In this urgent concern to "save the planet" it is easy to overlook the need to protect the beauty of the countryside and to ensure that more people are given the chance to enjoy it. Graham Harvey reminds us that, not so long ago, the downland landscape that Richard Jefferies loved was available to all. "For the child growing up in Southern Britain as recently as the last war," he writes, "the life and sounds of the chalk grasslands would have been as familiar as the shopping mall to the modern child."
And wonderfully attractive Harvey makes that life appear:
As the spring deepens into summer the sounds of this ancient landscape grow louder – grasshoppers, crickets, bees buzzing between the bright chalkland flowers. Butterflies like the skipper and the common blue, drift over the short-cropped grasses as sklylarks climb on the summer thermals. Chaffinches and willow warblers haunt the gorses and brambles, stone curlews call shrilly in the evening air. And badgers, foxes and hares play out their flawless roles in a drama as old as the earth.[9]
When Roszak writes that "Ecopsychology seeks to heal the more fundamental alienation between the recently created urban psyche and the age-old natural environment", it is the recovery of this sort of richness that he has in mind.
Or as Richard Jefferies put it:
Let us get out of these indoor narrow modern days, whose twelve hours have somehow become shortened, into the sunlight and the pure wind.
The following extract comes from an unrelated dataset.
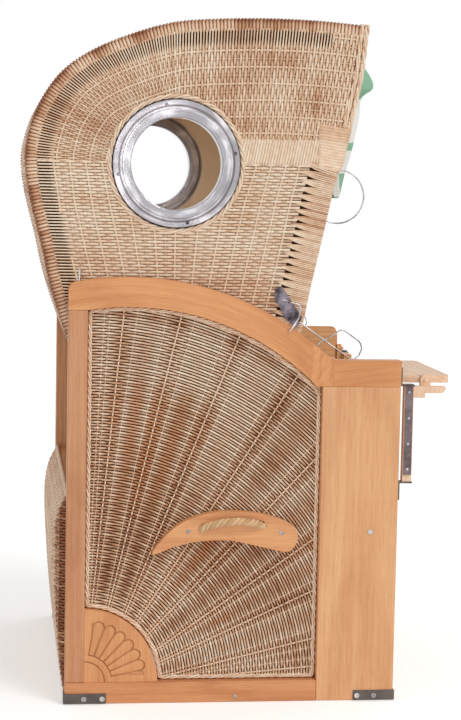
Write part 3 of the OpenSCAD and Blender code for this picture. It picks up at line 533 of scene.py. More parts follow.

A something that the ancients called divine can be found and felt there still.[10]
Published in Open Mind 128, July/August 2004
References
1 R. Jefferies (1883/1979) The Story of My Heart, London: Quartet Books.
2 R. Jefferies (1884/1983) The pageant of summer, in The Life of the Fields, Oxford: Oxford University Press.
3 F. Nightingale (1859/1957) Notes on Nursing, Philadelphia: J. B. Lippincott.
4 R. S. Ulrich (1984) View through a window may influence recovery from surgery, Science 224: 420–21.
5 D. McCarthy (2004) Saving the Planet Without Costing the Earth: 500 Simple Steps to a Greener Lifestyle, London: Fusion Press.
6 E. O. Wilson (1984) Biophilia, Cambridge, MA: Harvard University Press.
7 G. Harvey (2002) The Forgiveness of Nature: The Story of Grass, London: Jonathan Cape.
8 T. Roszack (1992) The Voice of the Earth: An Exploration of Ecopsychology, New York: Simon & Schuster.
9 G. Harvey (1997) The Killing of the Countryside, London: Jonathan Cape.
10 R. Jefferies (1879/1973) The Amateur Poacher, Rhyl: Tideline Books.